Timescape is a neat idea, but not terribly well implemented

It's great to see all your tweets and updates in one stream, but you have to tap each message to see more than the first few words, and then tap again to open a separate application to reply, follow a link, or anything else. For our tweets, that meant re-opening the Twitter Web site every time we wanted to do anything other than read -- click a link, for example -- and then hitting the back button several times to get back to Timescape. Social media is all about interaction, so until you can interact seamlessly, Timescape needs work.

Mediascape, on the other hand, is a useful treat. It shows the music, video and photos on your phone, and also displays your online photo albums from services such as Picasa and Facebook. In our tests, online photos sometimes took a moment to load, even over Wi-Fi, but we loved having them available on our phone.

Mediascape doesn't have some of the slick user interface actions of Timescape -- for example, you can slide your finger to filter the items in Timescape when you want to just see text messages, for example. In Mediascape, you have to tap the on-screen buttons rather than swipe with a finger to move between categories. We'd rather have function over form though, so we wish Son Eric had spent more time focusing on what's useful rather than whizzy transitions.

Android on board
Because Sony Ericsson has taken the time to tweak Android with its fancy footnotes, the X10 has fallen behind. It runs version 1.6 of Android, rather than the latest version, 2.1, seen on the HTC Legend and others. If you haven't used Android before, you probably won't notice the difference -- you can still download and install apps, use Google Maps, and lots of other fun stuff.

There are one or two features you'll miss out on though -- the later version can support more than one Google account, for example, so if you have a Gmail account and a Google Apps account you can't use them both. But this won't affect many people, and most of the other holes have been plugged by Sony Ericsson.

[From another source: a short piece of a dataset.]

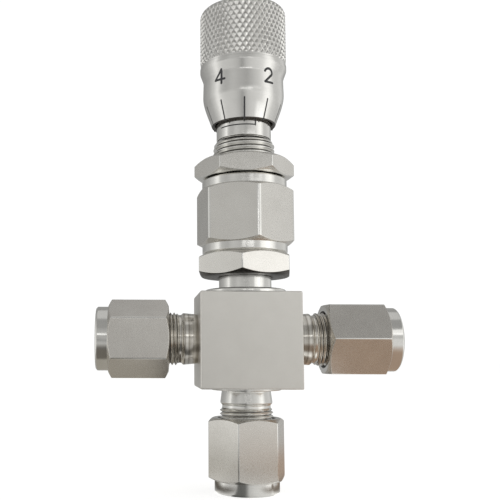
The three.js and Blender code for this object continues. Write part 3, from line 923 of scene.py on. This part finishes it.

It's added support for Microsoft Exchange email, which many people use at work, since that feature wasn't added to Android until version 2.1.

Sony Ericsson has promised the X10 will get frequent updates, which is admirable -- especially since most people will be forking out for a two-year contract for this phone. That means later versions of Android and refreshes to the custom features, unlocking bits of the hardware that aren't yet supported by the OS, such as an even higher colour resolution for the screen. We expect the company will live up to this promise, so if you fall in love with the X10, we don't think you should stay away just because of the slightly older version of Android.